Trop souvent, face aux violences des flics, les victimes et/ou leurs proches ne condamnent que le comportement policier dans le cas précis qui les concerne. L’existence de l’institution policière et du pouvoir qu’elle sert n’est presque jamais remise en question. Machin se fait buter par les keufs ? Ses proches font des démarches légales, des marches silencieuses, étouffent leur propre colère et essaient de calmer la rage de ceux et celles qui crient vengeance. Ils dénoncent les dérives racistes, fascistes, antidémocratiques de certaines parties des forces de l’ordre. Ils font appel à la loi, cette loi qui existe précisément pour défendre la domination et l’exploitation.
Combien de fois entend-on réclamer « vérité et justice » ? Vérité : que le comportement « criminel » de quelque flic soit reconnu (et, du coup, que le comportement « correct » soit rétabli). Justice : que les responsables soient punis (pour que le système reste le même). Et à qui les réclame-t-on ? A la Justice, celle des tribunaux, bien sûr ! Cette Justice pour laquelle les flics travaillent et qui n’existerait pas sans police. Quelle vérité et quelle justice, donc ? Celles que la Justice, instrument du pouvoir politique, économique et moral, voudra bien nous accorder. Cela revient à cautionner le pouvoir lui-même et ses serviteurs. Il s’agit d’un cercle vicieux d’où on ne sait plus sortir.
Le pouvoir peut parfois trouver utile de châtier (presque toujours de façon symbolique, mais le problème n’est pas là) un comportement de ses gros bras perçu comme excessif. On est en démocratie, ne l’oublions pas ! Et les « doléances » des sujets, si elles ne remettent en cause que des détails du système, pas son ensemble, lui sont utiles. Tout en faisant mine d’être à l’écoute de ses sujets, le pouvoir peut corriger ses failles et ses excès. Cela le renforce : il élimine des frictions dans son fonctionnement.

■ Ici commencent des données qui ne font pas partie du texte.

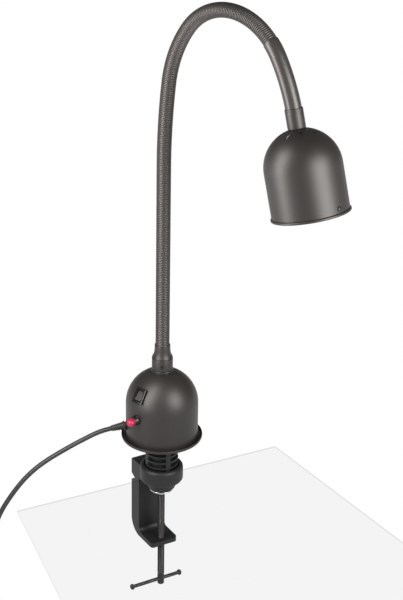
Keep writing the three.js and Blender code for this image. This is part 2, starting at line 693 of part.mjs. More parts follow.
const coilAt = (d, side, z) => new THREE.Vector3(coilCentre.x, coilCentre.y, z)
  .addScaledVector(cordDir, d)
  .addScaledVector(cordSide, side);
const frameAt = (point, x, y, z) => new THREE.Matrix4().makeBasis(x, y, z).setPosition(point);
const up = new THREE.Vector3(0, 0, 1);
const tie = cut(
  solid(box(COIL_R - 11.2, COIL_R + 11.2, -7, 7, FLOOR_Z + 0.1, COIL_Z + 19.4)),
  box(COIL_R - 10, COIL_R + 9.8, -8, 8, FLOOR_Z + 1.2, COIL_Z + 18.3),
);
add('coil_tie', moved(meshed(tie), frameAt(
  coilAt(0, 0, 0),
  cordDir,
  cordSide,
  up,
)), RUBBER);

const PLUG_Z = FLOOR_Z + 14.4;
const plugBack = cordDir.clone().negate();
const plugSide = cordSide.clone().negate();
const plugM = frameAt(coilAt(-46, -COIL_R - 4.5, PLUG_Z), plugSide, up, plugBack);
add('cord_tail', moved(rod(CORD_R, -13, 6, 10), plugM), RUBBER);
const plugBody = cut(
  joined(
    turned([[-1, 0], [-1, 6.4], [8, 8.6], [10, 13.6], [13, 14], [38, 14], [40, 12.8], [40, 0]], 18),
  ),
  rod(CORD_R + GAP, -2, 7, 12),
  box(-7.5, -5.2, -3.6, 3.6, 30, 42),
  box(5.2, 7.5, -3.6, 3.6, 30, 42),
  rod(2.8, 30, 42, 10).translate(0, 9, 0),
);
add('plug_body', moved(meshed(plugBody), plugM), RUBBER);
add('plug_blade_1', moved(box(-7.1, -5.6, -3.2, 3.2, 30.4, 57), plugM), BRASS);
add('plug_blade_2', moved(box(5.6, 7.1, -3.2, 3.2, 30.4, 57), plugM), BRASS);
add('plug_ground_pin', moved(rod(2.4, 30.4, 60, 10).translate(0, 9, 0), plugM), BRASS);

export default lamp;
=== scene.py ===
import math

import bmesh
import bpy
from mathutils import Matrix, Vector


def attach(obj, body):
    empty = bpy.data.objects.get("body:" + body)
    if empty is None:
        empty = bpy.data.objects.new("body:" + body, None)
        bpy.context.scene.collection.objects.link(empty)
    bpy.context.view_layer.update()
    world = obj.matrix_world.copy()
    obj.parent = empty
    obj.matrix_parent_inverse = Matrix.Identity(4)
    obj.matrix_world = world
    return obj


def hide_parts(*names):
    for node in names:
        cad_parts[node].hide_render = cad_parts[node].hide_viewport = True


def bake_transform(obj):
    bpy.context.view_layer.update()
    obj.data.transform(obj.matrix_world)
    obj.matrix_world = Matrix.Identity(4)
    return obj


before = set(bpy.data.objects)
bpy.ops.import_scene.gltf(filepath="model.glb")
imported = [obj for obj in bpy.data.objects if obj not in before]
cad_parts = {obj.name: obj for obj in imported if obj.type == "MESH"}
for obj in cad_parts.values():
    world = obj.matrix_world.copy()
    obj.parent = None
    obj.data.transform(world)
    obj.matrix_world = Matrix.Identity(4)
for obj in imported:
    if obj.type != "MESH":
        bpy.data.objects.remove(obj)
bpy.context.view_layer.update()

MM = 0.001
RAD = math.radians
Z = Vector((0, 0, 1))


# ---- the lamp's main sizes, in millimetres, as in the frame ----
DOME_R, DOME_C, DOME_FOOT, SHELL = 67.0, 179.0, 111.8, 1.6
CONTROL_AZ, SWITCH_EL, PILOT_Z = -163.0, 30.0, 167.0
CORD_AZ, CORD_EXIT_Z, CORD_DROOP, CORD_R = 159.0, 135.0, 10.0, 4.5
COLLAR_R, COLLAR_FOOT, COLLAR_TOP, FERRULE_TOP = 19.3, 249.3, 272.0, 297.5
ARM_AZ, NECK_R, SLEEVE_R, NECK_START = -73.0, 12.8, 13.6, 286.0
ARM_PATH = ((352.0, None), (1184.6, 7.4), (217.9, 30.2), (118.5, 110.7), (329.8, 16.7))
SHADE_R, SHADE_DEPTH, SHADE_TO_ARM, RIM_H, RIM_R = 64.4, 79.0, 83.7, 5.0, 66.4
VENTS, VENT_TURN = 8, 38
PAD_TOP, SCREW_END, SCREW_R, BAR_Z = -3.3, -219.0, 6.6, -208.0
FLOOR_Z, COIL_R = -290.0, 50.0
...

Tant qu’il y aura de la police, il y aura des violences policières, par erreur ou bien à dessein, quand le pouvoir décide d’avoir recours à cette force que d’habitude il garde de côté. Mais dans des situations ordinaires, les forces de l’ordre sont bien plus efficaces si elles paraissent attentives aux droits des citoyens. Le conte de fées de la démocratie et des droits de l’homme peut ainsi continuer…

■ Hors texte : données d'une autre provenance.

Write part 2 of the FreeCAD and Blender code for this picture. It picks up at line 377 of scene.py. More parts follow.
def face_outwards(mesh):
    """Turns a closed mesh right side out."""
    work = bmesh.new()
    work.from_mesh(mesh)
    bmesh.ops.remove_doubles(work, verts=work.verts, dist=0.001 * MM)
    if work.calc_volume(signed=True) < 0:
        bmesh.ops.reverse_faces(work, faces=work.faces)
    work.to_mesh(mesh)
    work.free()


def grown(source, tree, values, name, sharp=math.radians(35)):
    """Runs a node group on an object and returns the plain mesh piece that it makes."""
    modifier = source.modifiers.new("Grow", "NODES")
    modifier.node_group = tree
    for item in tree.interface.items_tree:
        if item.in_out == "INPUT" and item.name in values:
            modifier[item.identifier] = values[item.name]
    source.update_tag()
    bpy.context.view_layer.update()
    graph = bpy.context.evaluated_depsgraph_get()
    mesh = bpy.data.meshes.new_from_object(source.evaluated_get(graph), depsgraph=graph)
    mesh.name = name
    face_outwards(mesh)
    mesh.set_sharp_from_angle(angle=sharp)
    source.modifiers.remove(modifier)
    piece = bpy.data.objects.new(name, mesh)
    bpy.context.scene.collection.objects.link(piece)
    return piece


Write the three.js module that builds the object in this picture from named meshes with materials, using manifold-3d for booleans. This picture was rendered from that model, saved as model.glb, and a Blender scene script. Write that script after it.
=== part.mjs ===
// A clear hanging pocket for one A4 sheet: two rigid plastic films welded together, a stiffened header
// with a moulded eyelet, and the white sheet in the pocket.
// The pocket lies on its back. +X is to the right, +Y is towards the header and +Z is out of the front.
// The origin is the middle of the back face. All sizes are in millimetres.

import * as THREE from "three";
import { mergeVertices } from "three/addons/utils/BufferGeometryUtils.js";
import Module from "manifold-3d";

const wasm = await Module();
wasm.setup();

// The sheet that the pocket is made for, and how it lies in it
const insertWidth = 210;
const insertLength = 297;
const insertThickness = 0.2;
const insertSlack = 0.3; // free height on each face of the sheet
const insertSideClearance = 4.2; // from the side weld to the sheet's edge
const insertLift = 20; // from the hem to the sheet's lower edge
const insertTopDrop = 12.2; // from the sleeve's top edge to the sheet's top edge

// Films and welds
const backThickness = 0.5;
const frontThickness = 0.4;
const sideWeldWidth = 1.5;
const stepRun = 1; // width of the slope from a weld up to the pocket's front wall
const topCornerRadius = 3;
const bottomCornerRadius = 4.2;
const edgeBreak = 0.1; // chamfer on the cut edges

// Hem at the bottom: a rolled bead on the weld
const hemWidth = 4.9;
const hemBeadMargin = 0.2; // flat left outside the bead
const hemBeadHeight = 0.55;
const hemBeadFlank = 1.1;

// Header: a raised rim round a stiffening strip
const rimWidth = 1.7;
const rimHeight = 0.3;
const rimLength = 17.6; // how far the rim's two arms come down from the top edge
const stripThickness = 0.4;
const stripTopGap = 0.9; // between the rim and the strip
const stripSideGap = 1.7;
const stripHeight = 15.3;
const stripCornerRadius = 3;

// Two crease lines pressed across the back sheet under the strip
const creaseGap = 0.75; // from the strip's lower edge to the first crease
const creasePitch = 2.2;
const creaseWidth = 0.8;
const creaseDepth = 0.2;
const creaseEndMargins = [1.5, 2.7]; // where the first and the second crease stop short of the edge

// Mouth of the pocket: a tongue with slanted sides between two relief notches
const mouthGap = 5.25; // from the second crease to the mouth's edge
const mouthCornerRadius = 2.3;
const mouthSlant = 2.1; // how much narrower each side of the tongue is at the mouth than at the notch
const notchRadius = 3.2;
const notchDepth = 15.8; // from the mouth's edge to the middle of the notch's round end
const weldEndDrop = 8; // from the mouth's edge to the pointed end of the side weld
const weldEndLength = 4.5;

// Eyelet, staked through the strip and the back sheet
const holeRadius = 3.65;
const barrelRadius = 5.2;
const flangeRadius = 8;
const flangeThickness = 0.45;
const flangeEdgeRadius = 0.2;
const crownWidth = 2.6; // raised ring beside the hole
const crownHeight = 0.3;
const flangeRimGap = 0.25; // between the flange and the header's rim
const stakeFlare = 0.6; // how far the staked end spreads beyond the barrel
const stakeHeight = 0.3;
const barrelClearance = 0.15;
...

Qui croit au flic gentil ? C’est toujours un flic et il fait sont sale boulot mieux (avec moins de résistances et frictions) que le flic brutal. Mais imaginons un instant que ça soit possible une police tout à fait « gentille », « démocratique » et respectueuse de nos supposés « droits ». Qu’est-ce que ça voudrait dire ? Que de l’autre côté la population serait docile et « gentille » elle aussi. Un pouvoir qui se couvre du masque de la démocratie, ce mensonge colossal, trouverait son intérêt dans une police qui ne ferait presque pas, voire pas du tout, usage de la force. Cela signifierait que de l’autre côté il y aurait des sujets qui obéissent sans faute. Le bon chien de berger est doux car les moutons sont bien obéissants… Vouloir une police qui fasse « bien » son travail, revient donc à souhaiter sa propre soumission la plus complète. Il n’y aurait plus besoin de matraque parce que chacun et chacune aurait déjà un flic, le plus puissant de tous, dans sa tête.

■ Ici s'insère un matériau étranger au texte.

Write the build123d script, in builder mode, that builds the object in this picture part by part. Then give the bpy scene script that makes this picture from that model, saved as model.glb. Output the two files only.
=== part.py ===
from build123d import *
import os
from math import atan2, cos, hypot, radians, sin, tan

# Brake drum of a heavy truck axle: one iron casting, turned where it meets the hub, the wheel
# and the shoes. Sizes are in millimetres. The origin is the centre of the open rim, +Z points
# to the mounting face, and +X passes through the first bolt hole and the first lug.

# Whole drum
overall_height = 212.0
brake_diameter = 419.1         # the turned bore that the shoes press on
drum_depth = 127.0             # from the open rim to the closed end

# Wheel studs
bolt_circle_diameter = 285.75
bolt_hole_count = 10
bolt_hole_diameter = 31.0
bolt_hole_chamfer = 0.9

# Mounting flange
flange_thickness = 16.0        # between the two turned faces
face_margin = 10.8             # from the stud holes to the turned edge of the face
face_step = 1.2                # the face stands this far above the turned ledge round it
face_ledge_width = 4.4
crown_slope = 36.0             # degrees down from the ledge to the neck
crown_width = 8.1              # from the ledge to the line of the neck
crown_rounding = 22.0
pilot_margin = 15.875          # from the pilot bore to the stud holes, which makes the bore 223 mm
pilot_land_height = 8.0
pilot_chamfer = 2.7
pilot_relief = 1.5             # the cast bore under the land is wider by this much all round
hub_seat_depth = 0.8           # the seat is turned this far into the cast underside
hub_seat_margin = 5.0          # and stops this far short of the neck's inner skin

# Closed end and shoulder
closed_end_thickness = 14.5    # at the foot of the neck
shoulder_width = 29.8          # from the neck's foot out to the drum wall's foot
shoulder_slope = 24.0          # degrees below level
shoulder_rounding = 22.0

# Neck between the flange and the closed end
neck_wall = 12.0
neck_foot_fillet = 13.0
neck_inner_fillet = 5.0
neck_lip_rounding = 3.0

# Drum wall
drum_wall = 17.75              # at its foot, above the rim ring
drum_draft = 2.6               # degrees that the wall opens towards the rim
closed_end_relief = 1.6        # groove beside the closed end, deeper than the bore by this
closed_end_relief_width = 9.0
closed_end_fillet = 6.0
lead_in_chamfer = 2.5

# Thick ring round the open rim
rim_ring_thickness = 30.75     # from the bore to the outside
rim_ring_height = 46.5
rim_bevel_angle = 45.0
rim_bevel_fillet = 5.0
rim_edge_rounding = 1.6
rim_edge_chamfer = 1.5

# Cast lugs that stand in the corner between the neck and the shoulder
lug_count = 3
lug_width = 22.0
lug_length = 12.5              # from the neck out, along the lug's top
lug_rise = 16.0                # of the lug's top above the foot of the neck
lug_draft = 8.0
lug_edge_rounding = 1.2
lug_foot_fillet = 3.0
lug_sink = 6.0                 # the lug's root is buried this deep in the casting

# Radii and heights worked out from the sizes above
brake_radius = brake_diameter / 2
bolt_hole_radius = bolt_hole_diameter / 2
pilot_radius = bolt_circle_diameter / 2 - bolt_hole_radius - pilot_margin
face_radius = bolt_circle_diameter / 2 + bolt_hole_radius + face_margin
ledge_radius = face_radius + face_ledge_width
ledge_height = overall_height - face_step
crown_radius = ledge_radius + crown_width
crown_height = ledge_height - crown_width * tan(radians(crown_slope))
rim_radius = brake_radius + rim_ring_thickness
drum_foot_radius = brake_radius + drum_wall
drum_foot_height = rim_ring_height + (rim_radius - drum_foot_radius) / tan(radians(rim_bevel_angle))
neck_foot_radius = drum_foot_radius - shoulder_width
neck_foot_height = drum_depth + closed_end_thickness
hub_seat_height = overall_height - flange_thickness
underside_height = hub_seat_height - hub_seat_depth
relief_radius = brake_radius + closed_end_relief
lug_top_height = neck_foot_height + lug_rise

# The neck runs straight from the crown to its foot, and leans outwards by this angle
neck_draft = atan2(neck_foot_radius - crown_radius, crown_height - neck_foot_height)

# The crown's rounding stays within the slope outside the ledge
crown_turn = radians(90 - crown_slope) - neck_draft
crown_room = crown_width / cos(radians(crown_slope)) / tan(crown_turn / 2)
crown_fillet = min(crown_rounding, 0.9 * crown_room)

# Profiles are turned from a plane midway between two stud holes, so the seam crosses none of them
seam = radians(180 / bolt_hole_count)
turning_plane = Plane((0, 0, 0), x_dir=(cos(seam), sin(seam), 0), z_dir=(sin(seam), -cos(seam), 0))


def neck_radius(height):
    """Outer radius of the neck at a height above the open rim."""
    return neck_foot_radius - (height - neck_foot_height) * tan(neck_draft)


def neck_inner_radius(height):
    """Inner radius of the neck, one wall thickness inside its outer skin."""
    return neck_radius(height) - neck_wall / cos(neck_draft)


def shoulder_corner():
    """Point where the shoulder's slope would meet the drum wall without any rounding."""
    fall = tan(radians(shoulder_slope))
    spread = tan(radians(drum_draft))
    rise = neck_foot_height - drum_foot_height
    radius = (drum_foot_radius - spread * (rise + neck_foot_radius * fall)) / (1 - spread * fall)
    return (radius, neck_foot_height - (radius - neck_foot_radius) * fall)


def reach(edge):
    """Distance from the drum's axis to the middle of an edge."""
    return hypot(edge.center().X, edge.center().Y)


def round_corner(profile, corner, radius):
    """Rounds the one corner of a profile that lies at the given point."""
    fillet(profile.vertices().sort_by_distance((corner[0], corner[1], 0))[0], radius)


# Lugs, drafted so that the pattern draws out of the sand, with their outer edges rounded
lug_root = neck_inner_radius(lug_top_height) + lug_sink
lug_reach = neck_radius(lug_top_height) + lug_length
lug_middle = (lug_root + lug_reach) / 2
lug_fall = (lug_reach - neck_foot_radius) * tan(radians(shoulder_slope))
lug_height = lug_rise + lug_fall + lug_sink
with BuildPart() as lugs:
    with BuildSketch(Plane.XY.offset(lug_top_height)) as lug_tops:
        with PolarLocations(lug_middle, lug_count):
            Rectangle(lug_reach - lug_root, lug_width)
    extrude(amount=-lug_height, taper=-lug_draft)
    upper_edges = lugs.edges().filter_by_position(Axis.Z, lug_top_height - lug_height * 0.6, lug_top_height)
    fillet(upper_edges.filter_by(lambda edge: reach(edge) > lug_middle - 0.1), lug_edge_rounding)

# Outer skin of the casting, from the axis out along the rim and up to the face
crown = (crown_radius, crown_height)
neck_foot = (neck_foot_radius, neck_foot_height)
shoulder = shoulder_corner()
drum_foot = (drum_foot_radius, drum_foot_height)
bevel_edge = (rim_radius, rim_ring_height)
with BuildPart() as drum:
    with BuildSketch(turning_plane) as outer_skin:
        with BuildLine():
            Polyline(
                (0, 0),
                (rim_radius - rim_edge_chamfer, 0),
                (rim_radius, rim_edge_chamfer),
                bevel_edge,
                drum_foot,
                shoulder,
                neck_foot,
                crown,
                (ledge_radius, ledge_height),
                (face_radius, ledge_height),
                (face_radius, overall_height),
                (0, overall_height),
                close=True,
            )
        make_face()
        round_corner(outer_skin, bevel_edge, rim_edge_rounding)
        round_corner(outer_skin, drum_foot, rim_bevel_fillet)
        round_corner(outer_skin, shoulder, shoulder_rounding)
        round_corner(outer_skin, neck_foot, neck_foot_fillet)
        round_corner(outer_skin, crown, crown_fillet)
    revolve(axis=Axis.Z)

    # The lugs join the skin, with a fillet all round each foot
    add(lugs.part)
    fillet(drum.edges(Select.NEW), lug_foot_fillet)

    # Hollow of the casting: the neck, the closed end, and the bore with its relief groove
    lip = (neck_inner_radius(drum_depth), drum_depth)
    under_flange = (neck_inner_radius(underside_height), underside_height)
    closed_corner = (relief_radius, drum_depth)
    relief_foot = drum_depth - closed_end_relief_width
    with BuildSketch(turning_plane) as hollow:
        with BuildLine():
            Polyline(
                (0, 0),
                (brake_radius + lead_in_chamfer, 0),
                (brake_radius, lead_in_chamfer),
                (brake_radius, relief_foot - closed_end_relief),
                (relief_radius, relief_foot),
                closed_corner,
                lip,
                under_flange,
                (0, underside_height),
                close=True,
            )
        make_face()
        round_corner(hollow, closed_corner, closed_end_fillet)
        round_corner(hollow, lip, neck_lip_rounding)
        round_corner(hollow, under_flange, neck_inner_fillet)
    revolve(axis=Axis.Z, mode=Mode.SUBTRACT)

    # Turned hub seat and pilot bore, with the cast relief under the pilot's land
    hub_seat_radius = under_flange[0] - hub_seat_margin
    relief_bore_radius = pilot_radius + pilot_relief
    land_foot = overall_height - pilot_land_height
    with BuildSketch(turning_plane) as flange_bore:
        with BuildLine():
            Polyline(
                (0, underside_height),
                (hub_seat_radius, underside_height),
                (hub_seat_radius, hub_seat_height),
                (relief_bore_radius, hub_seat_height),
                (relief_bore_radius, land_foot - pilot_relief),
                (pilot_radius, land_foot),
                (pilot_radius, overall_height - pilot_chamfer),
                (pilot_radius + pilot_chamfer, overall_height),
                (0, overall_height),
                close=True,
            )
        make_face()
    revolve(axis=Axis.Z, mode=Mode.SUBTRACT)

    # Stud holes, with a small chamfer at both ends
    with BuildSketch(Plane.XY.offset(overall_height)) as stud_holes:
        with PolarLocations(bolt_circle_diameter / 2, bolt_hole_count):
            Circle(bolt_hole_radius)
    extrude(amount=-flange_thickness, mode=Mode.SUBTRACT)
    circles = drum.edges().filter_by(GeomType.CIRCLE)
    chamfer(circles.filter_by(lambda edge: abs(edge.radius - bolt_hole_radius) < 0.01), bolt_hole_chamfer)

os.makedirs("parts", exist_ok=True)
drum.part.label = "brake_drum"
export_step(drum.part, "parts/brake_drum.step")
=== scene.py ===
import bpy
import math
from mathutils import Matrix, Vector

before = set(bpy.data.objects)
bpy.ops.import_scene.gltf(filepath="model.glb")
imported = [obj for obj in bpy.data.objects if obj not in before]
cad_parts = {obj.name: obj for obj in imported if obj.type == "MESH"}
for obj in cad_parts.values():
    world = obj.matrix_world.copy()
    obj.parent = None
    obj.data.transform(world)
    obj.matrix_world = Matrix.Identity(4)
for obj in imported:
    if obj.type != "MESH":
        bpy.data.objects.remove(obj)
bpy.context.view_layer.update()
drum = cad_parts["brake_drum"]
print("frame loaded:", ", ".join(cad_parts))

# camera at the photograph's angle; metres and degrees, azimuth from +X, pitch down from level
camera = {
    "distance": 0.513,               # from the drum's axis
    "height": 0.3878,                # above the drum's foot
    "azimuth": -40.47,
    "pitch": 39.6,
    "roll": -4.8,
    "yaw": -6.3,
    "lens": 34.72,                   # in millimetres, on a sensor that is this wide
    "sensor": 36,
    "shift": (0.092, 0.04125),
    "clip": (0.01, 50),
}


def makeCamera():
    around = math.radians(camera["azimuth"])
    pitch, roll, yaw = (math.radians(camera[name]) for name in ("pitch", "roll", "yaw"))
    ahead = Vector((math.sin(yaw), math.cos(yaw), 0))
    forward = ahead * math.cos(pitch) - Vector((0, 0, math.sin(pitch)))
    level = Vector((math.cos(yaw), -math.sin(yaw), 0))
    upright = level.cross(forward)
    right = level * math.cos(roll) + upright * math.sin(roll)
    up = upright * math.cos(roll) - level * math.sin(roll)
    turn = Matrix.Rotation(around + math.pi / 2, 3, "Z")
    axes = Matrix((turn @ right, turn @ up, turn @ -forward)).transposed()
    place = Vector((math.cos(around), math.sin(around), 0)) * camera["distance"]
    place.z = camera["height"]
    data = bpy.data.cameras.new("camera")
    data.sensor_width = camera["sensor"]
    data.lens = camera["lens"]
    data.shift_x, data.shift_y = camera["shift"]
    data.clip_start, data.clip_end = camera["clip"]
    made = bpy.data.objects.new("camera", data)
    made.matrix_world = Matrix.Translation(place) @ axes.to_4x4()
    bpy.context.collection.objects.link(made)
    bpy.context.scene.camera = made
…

Le problème fondamental est ailleurs que dans la violence ponctuelle des bleus. Il est dans l’existence même de la police, dans l’existence même de l’État qu’elle sert, dans l’existence même d’une société fondée sur l’autorité et la servitude. C’est pour ça que nous ne voulons pas de police, même pas la plus démocratique, surtout pas la plus démocratique. Pas seulement parce que les flics sont des assassins. Mais parce que le système qu’ils défendent et imposent, le monde qui a besoin de la police, est lui-même, toujours, mortifère. Parce que nous ne voulons plus d’autorité. Parce que nous voulons être libres.
Et comment elle marcherait la société, sans police ? Cette société-là ne marcherait peut-être pas, ou difficilement sans elle. Mais, nous l’avons dit, le problème de fond est bien ce monde. Et le désir de liberté porte avec lui la semence d’un autre monde, qui poussera sur les ruines de celui-ci.